(Exercise prompt):
Write out, precisely and in full, each line of the material.
━━━━━━━━━━━━━━━━
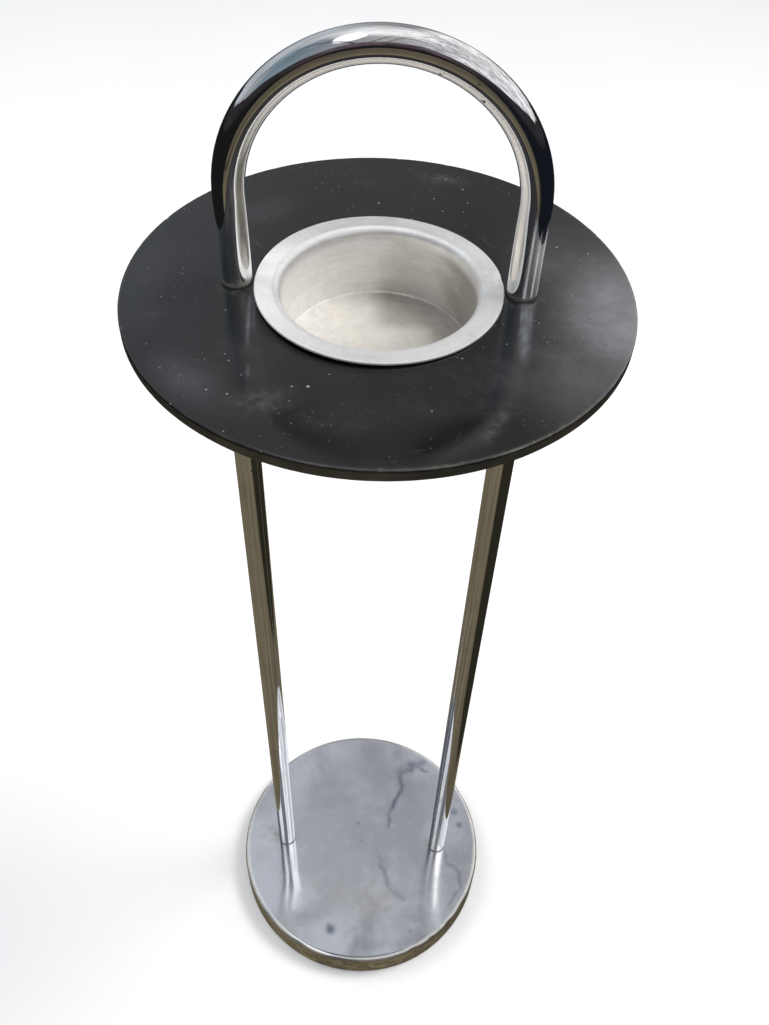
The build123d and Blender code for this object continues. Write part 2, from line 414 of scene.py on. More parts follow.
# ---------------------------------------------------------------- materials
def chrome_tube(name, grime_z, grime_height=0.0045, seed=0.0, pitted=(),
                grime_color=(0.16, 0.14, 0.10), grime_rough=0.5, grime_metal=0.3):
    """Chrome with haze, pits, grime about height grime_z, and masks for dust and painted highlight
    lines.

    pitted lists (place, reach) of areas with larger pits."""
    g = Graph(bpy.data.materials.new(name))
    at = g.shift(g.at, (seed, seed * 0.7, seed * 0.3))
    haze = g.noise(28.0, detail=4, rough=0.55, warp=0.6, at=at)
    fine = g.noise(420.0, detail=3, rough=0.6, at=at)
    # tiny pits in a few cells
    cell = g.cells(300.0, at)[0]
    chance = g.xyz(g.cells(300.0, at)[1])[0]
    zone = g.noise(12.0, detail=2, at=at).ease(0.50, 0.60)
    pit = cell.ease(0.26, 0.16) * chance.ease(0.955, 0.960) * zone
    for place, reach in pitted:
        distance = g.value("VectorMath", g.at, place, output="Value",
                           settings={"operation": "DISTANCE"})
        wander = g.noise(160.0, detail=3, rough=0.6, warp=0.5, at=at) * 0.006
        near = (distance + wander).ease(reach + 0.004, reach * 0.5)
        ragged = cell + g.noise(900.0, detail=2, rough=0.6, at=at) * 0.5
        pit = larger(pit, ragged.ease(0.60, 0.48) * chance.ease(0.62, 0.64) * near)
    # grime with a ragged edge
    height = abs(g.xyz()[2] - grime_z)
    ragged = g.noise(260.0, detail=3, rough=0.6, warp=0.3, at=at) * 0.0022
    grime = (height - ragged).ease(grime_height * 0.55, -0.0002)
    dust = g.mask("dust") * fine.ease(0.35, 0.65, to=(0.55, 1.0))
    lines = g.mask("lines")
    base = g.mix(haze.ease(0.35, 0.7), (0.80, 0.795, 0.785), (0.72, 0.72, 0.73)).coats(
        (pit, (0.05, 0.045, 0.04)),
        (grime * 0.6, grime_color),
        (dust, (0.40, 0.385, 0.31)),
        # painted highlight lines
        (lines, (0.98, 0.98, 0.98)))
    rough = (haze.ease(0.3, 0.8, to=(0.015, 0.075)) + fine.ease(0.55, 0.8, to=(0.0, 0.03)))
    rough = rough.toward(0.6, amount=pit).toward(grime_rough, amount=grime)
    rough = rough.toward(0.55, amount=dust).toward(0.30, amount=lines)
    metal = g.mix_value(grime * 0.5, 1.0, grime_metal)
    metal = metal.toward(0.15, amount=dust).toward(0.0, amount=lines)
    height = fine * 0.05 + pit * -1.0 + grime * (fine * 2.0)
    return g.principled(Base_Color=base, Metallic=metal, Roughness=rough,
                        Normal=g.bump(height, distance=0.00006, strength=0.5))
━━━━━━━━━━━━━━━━
(Solved exercise):
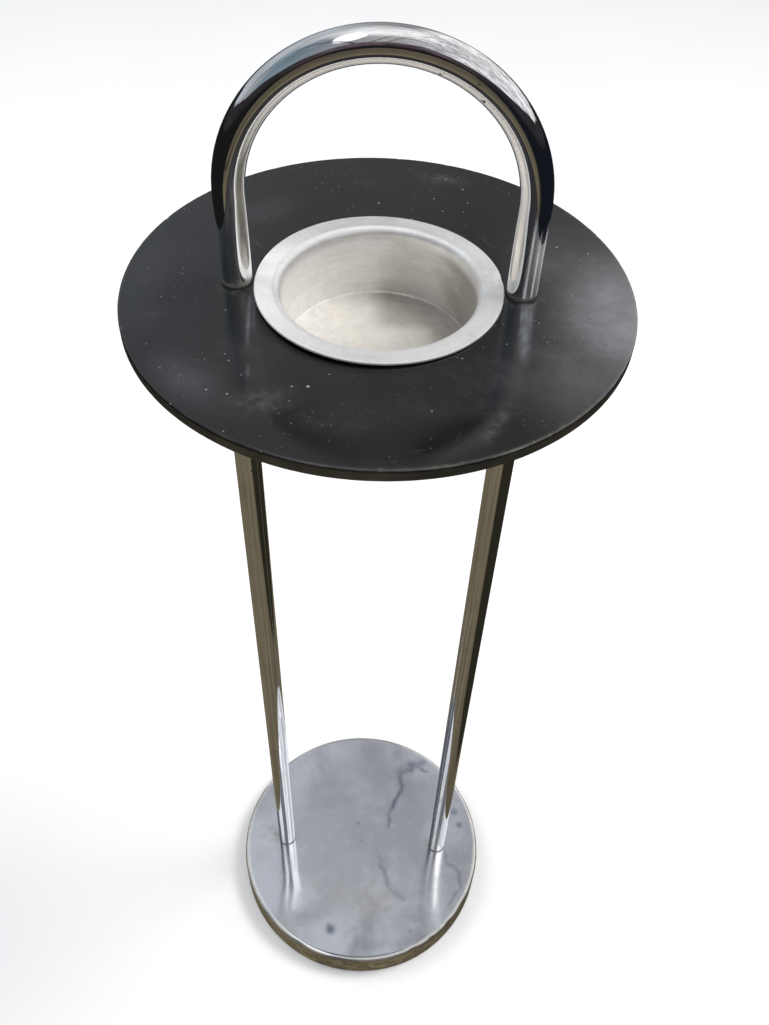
The build123d and Blender code for this object continues. Write part 2, from line 414 of scene.py on. More parts follow.
# ---------------------------------------------------------------- materials
def chrome_tube(name, grime_z, grime_height=0.0045, seed=0.0, pitted=(),
                grime_color=(0.16, 0.14, 0.10), grime_rough=0.5, grime_metal=0.3):
    """Chrome with haze, pits, grime about height grime_z, and masks for dust and painted highlight
    lines.

    pitted lists (place, reach) of areas with larger pits."""
    g = Graph(bpy.data.materials.new(name))
    at = g.shift(g.at, (seed, seed * 0.7, seed * 0.3))
    haze = g.noise(28.0, detail=4, rough=0.55, warp=0.6, at=at)
    fine = g.noise(420.0, detail=3, rough=0.6, at=at)
    # tiny pits in a few cells
    cell = g.cells(300.0, at)[0]
    chance = g.xyz(g.cells(300.0, at)[1])[0]
    zone = g.noise(12.0, detail=2, at=at).ease(0.50, 0.60)
    pit = cell.ease(0.26, 0.16) * chance.ease(0.955, 0.960) * zone
    for place, reach in pitted:
        distance = g.value("VectorMath", g.at, place, output="Value",
                           settings={"operation": "DISTANCE"})
        wander = g.noise(160.0, detail=3, rough=0.6, warp=0.5, at=at) * 0.006
        near = (distance + wander).ease(reach + 0.004, reach * 0.5)
        ragged = cell + g.noise(900.0, detail=2, rough=0.6, at=at) * 0.5
        pit = larger(pit, ragged.ease(0.60, 0.48) * chance.ease(0.62, 0.64) * near)
    # grime with a ragged edge
    height = abs(g.xyz()[2] - grime_z)
    ragged = g.noise(260.0, detail=3, rough=0.6, warp=0.3, at=at) * 0.0022
    grime = (height - ragged).ease(grime_height * 0.55, -0.0002)
    dust = g.mask("dust") * fine.ease(0.35, 0.65, to=(0.55, 1.0))
    lines = g.mask("lines")
    base = g.mix(haze.ease(0.35, 0.7), (0.80, 0.795, 0.785), (0.72, 0.72, 0.73)).coats(
        (pit, (0.05, 0.045, 0.04)),
        (grime * 0.6, grime_color),
        (dust, (0.40, 0.385, 0.31)),
        # painted highlight lines
        (lines, (0.98, 0.98, 0.98)))
    rough = (haze.ease(0.3, 0.8, to=(0.015, 0.075)) + fine.ease(0.55, 0.8, to=(0.0, 0.03)))
    rough = rough.toward(0.6, amount=pit).toward(grime_rough, amount=grime)
    rough = rough.toward(0.55, amount=dust).toward(0.30, amount=lines)
    metal = g.mix_value(grime * 0.5, 1.0, grime_metal)
    metal = metal.toward(0.15, amount=dust).toward(0.0, amount=lines)
    height = fine * 0.05 + pit * -1.0 + grime * (fine * 2.0)
    return g.principled(Base_Color=base, Metallic=metal, Roughness=rough,
                        Normal=g.bump(height, distance=0.00006, strength=0.5))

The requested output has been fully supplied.